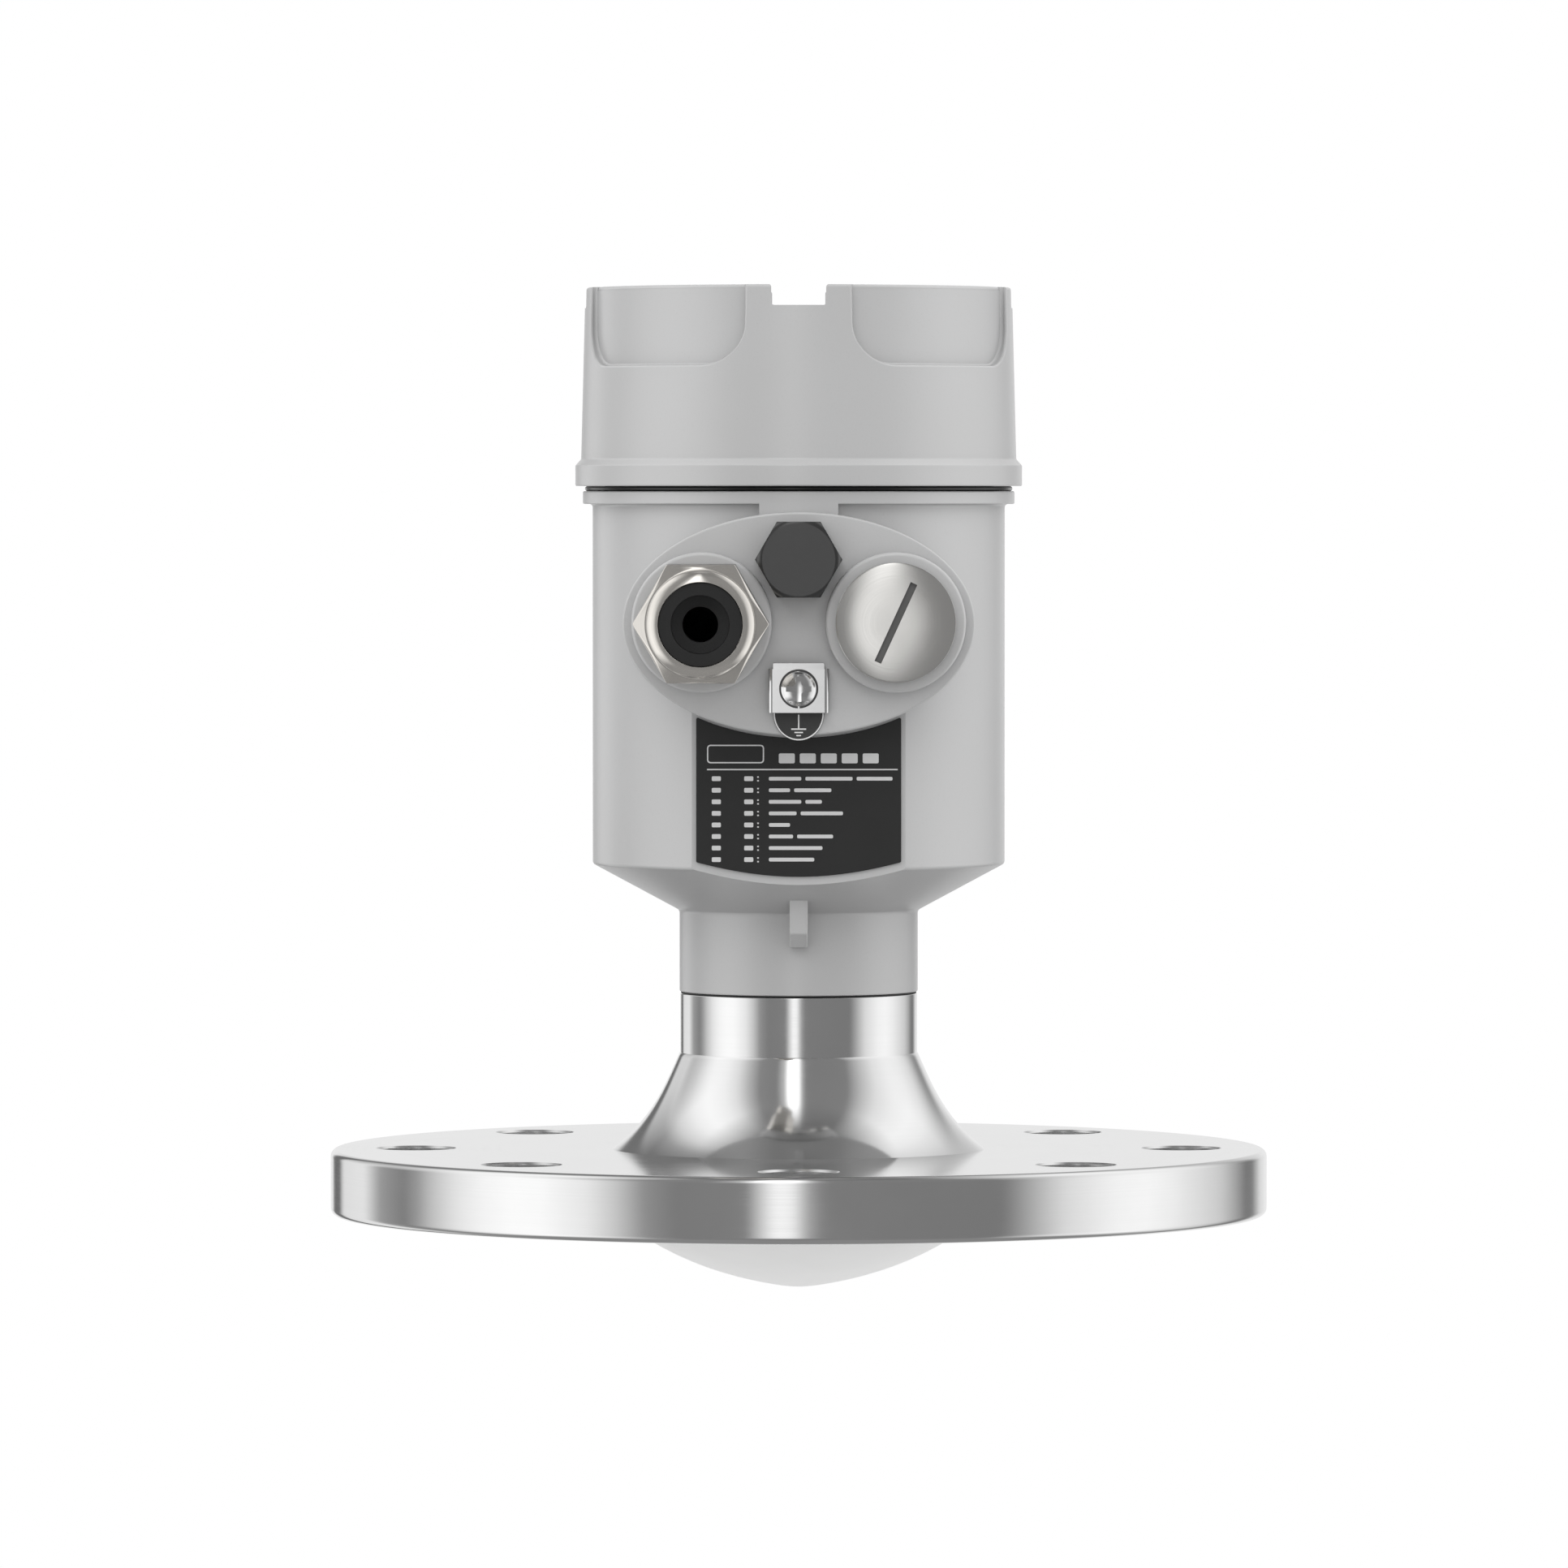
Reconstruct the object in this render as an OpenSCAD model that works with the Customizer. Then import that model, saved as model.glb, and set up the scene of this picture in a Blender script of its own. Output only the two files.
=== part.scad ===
// Radar level transmitter: flange with lens antenna below, swivelling
// instrument housing with two cable entries and a screw lid above.
// Millimetres. The origin is the centre of the flange's sealing face,
// +Z runs up the antenna axis to the lid, and the cable entries face -Y.

/* [Flange] */
// Outer diameter of the flange
flange_d = 220; // [215:0.5:225]
// Thickness of the flange
flange_t = 15.3; // [14:0.1:16]
// Bolt circle diameter
bolt_pcd = 180; // [176:1:184]
// Bolt hole diameter
bolt_d = 18; // [14:0.5:20]
// Number of bolt holes
bolt_n = 8; // [4:4:8]
// Radius of the rounded rim edges
rim_r = 1.6; // [0.5:0.1:2.5]

/* [Antenna] */
// Radius of the lens where it leaves the flange
lens_r = 44; // [42:0.5:44]
// How far the lens tip stands below the flange
lens_drop = 17.3; // [15:0.1:19]
// Radius of the antenna neck's flared foot on the flange
foot_r = 43.9; // [42:0.1:46]
// Radius of the steel neck
neck_r = 27.85; // [27:0.05:28]
// Height at which the flared foot meets the straight neck
flare_z = 37.7; // [37:0.1:39]
// Height of the top of the steel neck
neck_z = 51.9; // [51.5:0.1:52]

/* [Housing] */
// Radius of the housing body
body_r = 48.4; // [48:0.1:49]
// Radius of the housing's lower neck
stem_r = 28; // [27.5:0.1:29]
// Radius of the collar under the lid
collar_r = 50.7; // [50.2:0.1:51.5]
// Height of the collar's top face
collar_z = 169.8; // [169.6:0.1:170]
// Distance of the nameplate pad from the axis
pad_h = 41.6; // [41.2:0.1:42.5]

/* [Cable entries] */
// Distance of the elliptical boss's face from the axis
boss_h = 53; // [52.5:0.1:54]
// Half width of the elliptical boss
boss_a = 40.6; // [40:0.1:41]
// Half height of the elliptical boss
boss_b = 25.7; // [25:0.1:26]
// Height of the elliptical boss's centre
boss_z = 139.3; // [139:0.1:139.6]
// Sideways distance of each cable entry from the middle
entry_x = 22.3; // [22:0.1:22.6]
// Height of the cable entries
entry_z = 139.6; // [139.3:0.1:140]
// Radius of each round entry boss
entry_r = 16.2; // [15.8:0.1:16.5]
// Distance of the entry bosses' faces from the axis
entry_h = 57; // [56.8:0.1:57.2]
// Height of the vent plug
vent_z = 154.1; // [153.8:0.1:154.5]
// Height of the ground screw
ground_z = 124.4; // [124:0.1:125]

/* [Lid] */
// Height of the lid's lower edge
lid_z = 171; // [171:0.1:171.2]
// Height of the top of the lid's ring
lid_top = 217.5; // [216:0.1:219]
// Radius of the lid's rim
rim_lid_r = 52.45; // [52:0.05:53]
// Width of the four slots in the lid's ring
slot_w = 12.7; // [11:0.1:14]
// Depth of the four slots
slot_d = 4.8; // [4:0.1:5.2]

/* [Hidden] */
$fn = 96;
eps = 0.01;

// Colours
steel = "#c9ccce";
paint = "#c4c5c6";
nickel = "#bdb8ae";
zinc = "#dadada";
black = "#262626";
ptfe = "#f2f2f0";
green = "#2f6b45";

// Points on a circle's arc in a profile: centre, radius, from and to angle
function arc(c, r, a0, a1, n = 8) =
    [for (i = [0:n]) let (a = a0 + (a1 - a0) * i / n)
        [c[0] + r * cos(a), c[1] + r * sin(a)]];
function ellipse(a, b, n = 96) =
    [for (i = [0:n - 1]) [a * cos(360 * i / n), b * sin(360 * i / n)]];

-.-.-

• _Given instruction_
Exactly as written, please reproduce the lines from the first line of the data to the line containing "rim_r = 1.6; // [0.5:0.1:2.5]", inclusive, and nothing else.

• _Full response_
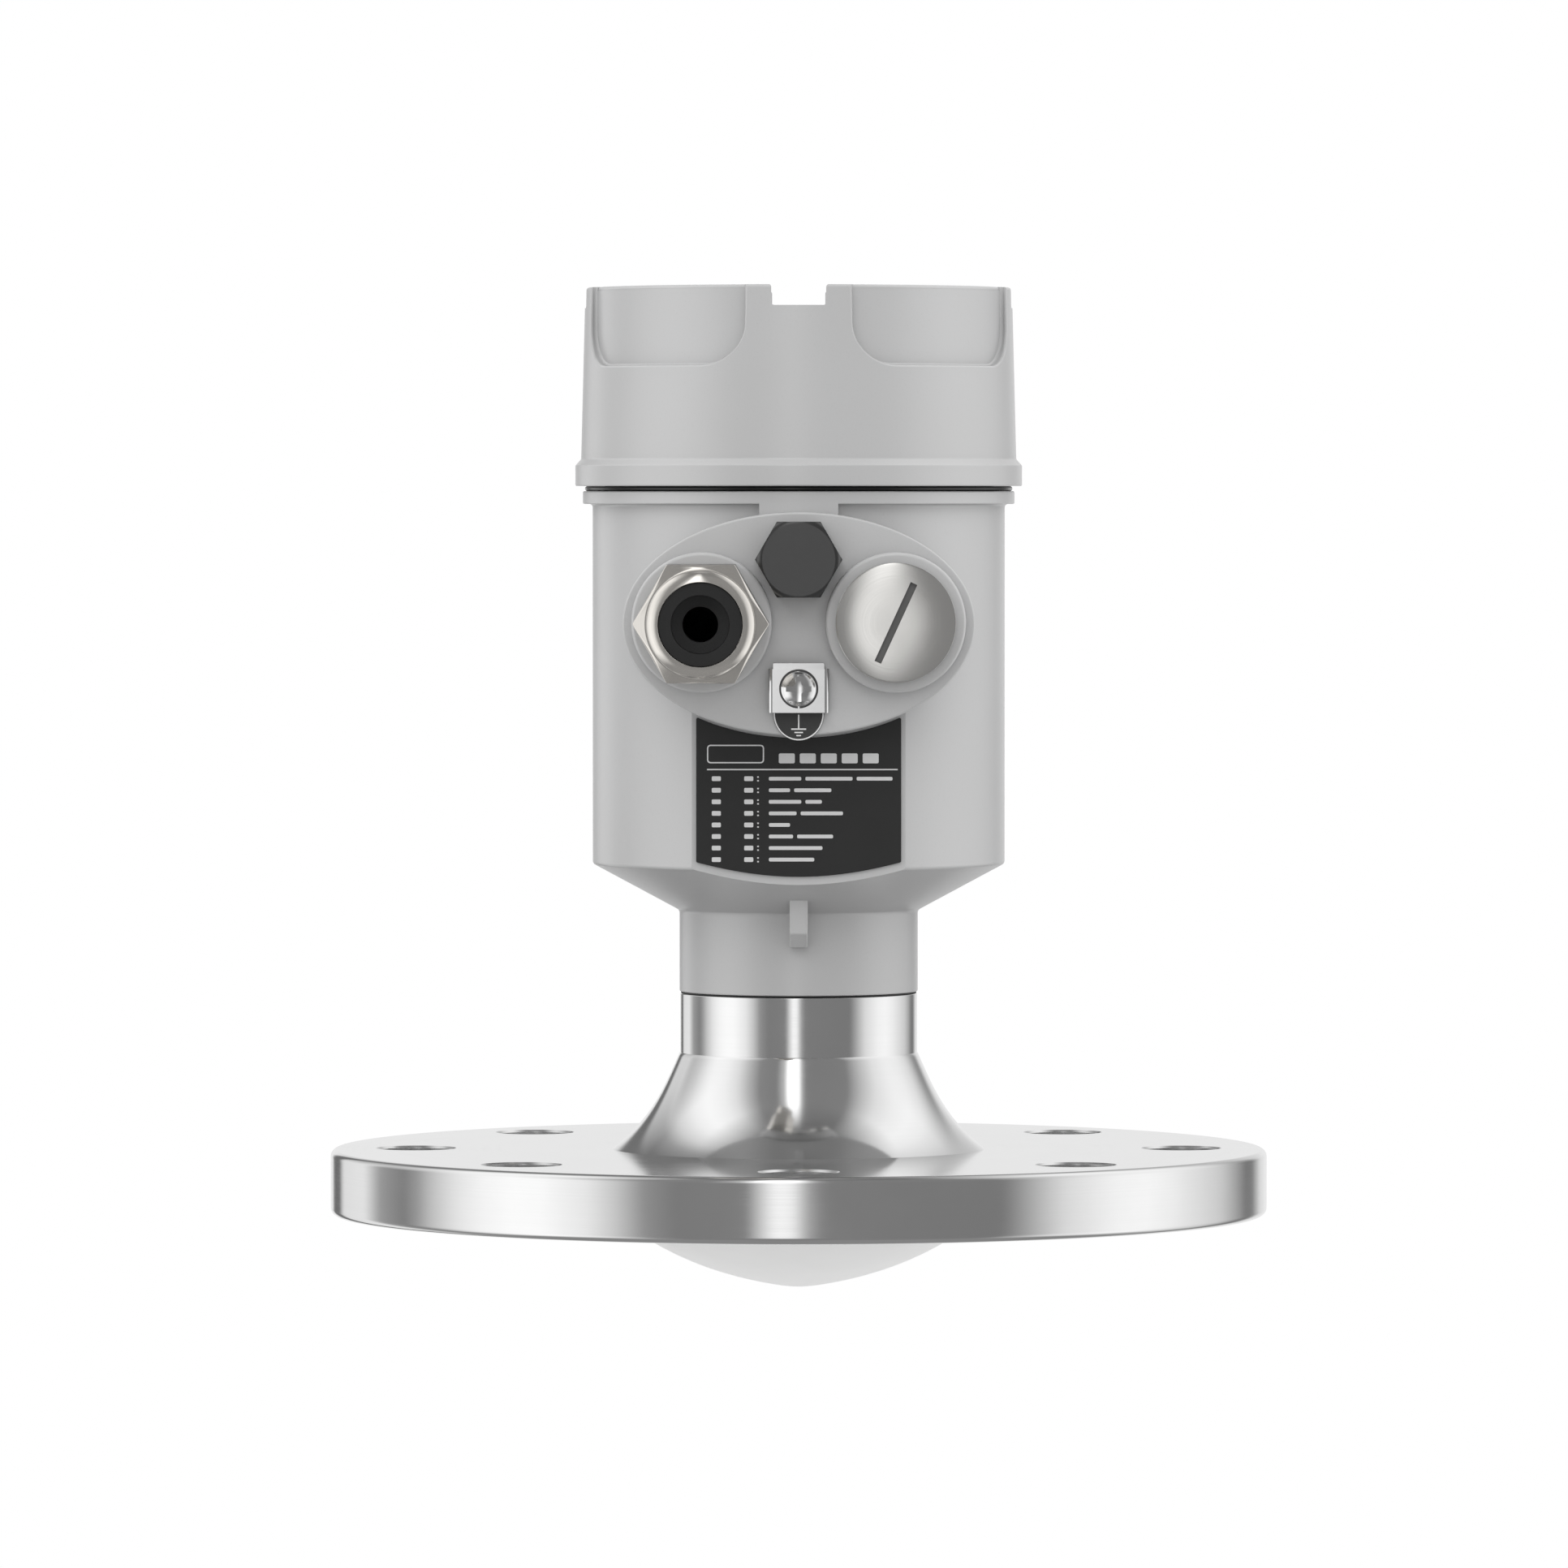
Reconstruct the object in this render as an OpenSCAD model that works with the Customizer. Then import that model, saved as model.glb, and set up the scene of this picture in a Blender script of its own. Output only the two files.
=== part.scad ===
// Radar level transmitter: flange with lens antenna below, swivelling
// instrument housing with two cable entries and a screw lid above.
// Millimetres. The origin is the centre of the flange's sealing face,
// +Z runs up the antenna axis to the lid, and the cable entries face -Y.

/* [Flange] */
// Outer diameter of the flange
flange_d = 220; // [215:0.5:225]
// Thickness of the flange
flange_t = 15.3; // [14:0.1:16]
// Bolt circle diameter
bolt_pcd = 180; // [176:1:184]
// Bolt hole diameter
bolt_d = 18; // [14:0.5:20]
// Number of bolt holes
bolt_n = 8; // [4:4:8]
// Radius of the rounded rim edges
rim_r = 1.6; // [0.5:0.1:2.5]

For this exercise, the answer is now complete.